Humanizing & Bridging This Moment
11 Jun 2020These remarks were originally prepared for the MIT Community Vigil held on on June 2, 2020 in the wake of the murders of Ahmaud Aubery, Breonna Taylor, George Floyd, and Tony McDade.
I was not originally planning to share about this, but early in June, I was speaking with one of my brothers in the faith, a Black man. He described to me that his six-year-old daughter heard about what happened to George Floyd through a community conversation, and she started asking questions: “What is racism?” “What does it mean?” Then my friend and his wife told their daughter, answering her questions as best they could. And the next day, he asked his daughter, as he did every day, “What was your favorite thing about today?”
And she says, “that you came home safe.”
Let that sink in.
No six-year-old should have to be concerned for the rest of her life about the safety of her daddy because of the color of his skin. So when we talk about injustice, it’s not just the system, it’s not just an incident, it’s not just a video. It’s children. It’s people. It’s a lifetime of trauma and mindset that we, as Black people, have to adapt to.

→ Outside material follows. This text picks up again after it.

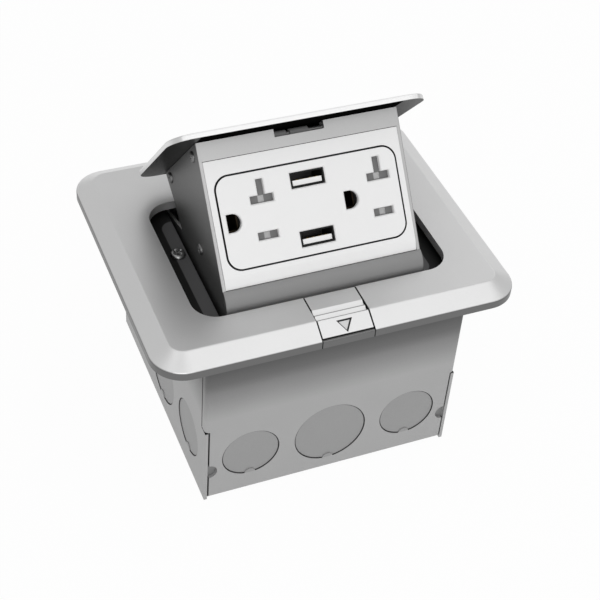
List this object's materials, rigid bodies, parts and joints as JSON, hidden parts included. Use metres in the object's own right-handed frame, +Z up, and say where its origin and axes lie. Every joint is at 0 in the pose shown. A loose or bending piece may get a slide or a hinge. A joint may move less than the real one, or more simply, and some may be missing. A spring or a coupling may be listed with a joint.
{
  "type": "pop-up floor socket box",
  "caption": "Floor socket box with a bevelled cover plate, a hinged lid that carries a socket and USB face, a sliding latch and a sheet-metal back box with knockouts.",
  "frame": {"origin": "centre of the back box's underside", "axes": "+Z up out of the floor, -Y towards the latch, +X to the right of someone who faces the sockets"},
  "size_m": [0.136, 0.1138, 0.1332],
  "materials": {
    "satin_metal": "satin",
    "dark_frame": "matt",
    "zinc_sheet": "galvanised",
    "plated_steel": "zinc plated",
    "shell_metal": "satin",
    "spring_steel": "bright",
    "green_screw": "satin",
    "bush_plastic": "matt",
    "white_plastic": "satin",
    "housing_plastic": "matt",
    "shutter_plastic": "matt",
    "brass_contact": "bright",
    "port_steel": "bright",
    "board": "matt"
  },
  "bodies": {
    "base": {"cover_plate": "satin_metal", "inner_frame": "dark_frame", "box_shell": "zinc_sheet", "box_side_left": "zinc_sheet", "box_side_right": "zinc_sheet", "cover_screws": "plated_steel", "mounting_screws": "plated_steel", "mounting_nuts": "plated_steel", "hinge_pin": "plated_steel", "pin_clip": "plated_steel", "torsion_springs": "spring_steel", "latch_springs": "spring_steel", "ground_screw": "green_screw"},
    "carriage": {"lid": "satin_metal", "lid_screws": "plated_steel", "carriage_shell": "shell_metal", "hinge_bushes": "bush_plastic", "side_screws": "plated_steel", "strike_pin": "plated_steel", "strike_sleeves": "bush_plastic", "face_frame": "white_plastic", "receptacle_face": "white_plastic", "receptacle_body": "housing_plastic", "neutral_contacts": "brass_contact", "hot_contacts": "brass_contact", "neutral_screws": "port_steel", "hot_screws": "brass_contact", "ground_contacts": "brass_contact", "ground_strap": "plated_steel", "strap_screw": "green_screw", "usb_shells": "port_steel", "usb_tongues": "white_plastic", "usb_board": "board", "shutter_springs": "spring_steel"},
    "latch": {"latch_slider": "satin_metal", "latch_retainer": "zinc_sheet", "latch_screw": "plated_steel", "catch_spring": "spring_steel"},
    "shutter_left": {"shutter_left": "shutter_plastic"},
    "shutter_right": {"shutter_right": "shutter_plastic"}
  },
  "joints": [
    {"name": "carriage_tilt", "type": "hinge", "parent": "base", "child": "carriage", "pos_m": [0, 0.0392, 0.0698], "axis": [1, 0, 0], "range_deg": [0, 48], "stiffness_Nm_per_rad": 0.25, "springref_deg": -34.38, "deforming": ["torsion_springs"]},
    {"name": "latch_slide", "type": "slide", "parent": "base", "child": "latch", "axis": [0, -1, 0], "range_m": [0, 0.003], "stiffness_N_per_m": 200, "springref_m": -0.005, "deforming": ["latch_springs"]},
    {"name": "shutter_left_slide", "type": "slide", "parent": "carriage", "child": "shutter_left", "axis": [0, 0.6108, 0.7918], "range_m": [0, 0.003], "stiffness_N_per_m": 20, "springref_m": -0.004, "deforming": ["shutter_springs"]},
    {"name": "shutter_right_slide", "type": "slide", "parent": "carriage", "child": "shutter_right", "axis": [0, 0.6108, 0.7918], "range_m": [0, 0.003], "stiffness_N_per_m": 20, "springref_m": -0.004, "deforming": ["shutter_springs"]}
  ]
}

There is a tendency to distance ourselves from the events going on in the country. We have the ability to frame what we see in the news as “over there,” mostly separate from our personal lives “over here.” However, today that separation is not present for Black people. The things we see in a video are on the continuum of our lived experiences.
Let’s bring this home. As hard as it is to admit, the modern-day lynching of George Floyd is on the continuum of our experiences with inequities in education, representation, and support in the student body and faculty of MIT. As hard as it is to admit, the protests on the streets in more than 140 cities across America and their documented sabotage by incendiary groups is on the continuum of the Black History Month installation in Lobby 7 in 2019 and its desecration with a drawn swastika. In the same way that survivors of assault can be triggered by seeing their perpetrator, as Black people we are triggered and traumatized recalling the ongoing assault–devaluation and death–whenever we see our perpetrator–racism–in all of its many forms.
I share all of this to ask you to see with eyes unafraid to examine this continuum in yourself and the spaces you hold. And I speak with hope, knowing that recognition is the first step in the continual work of restoration.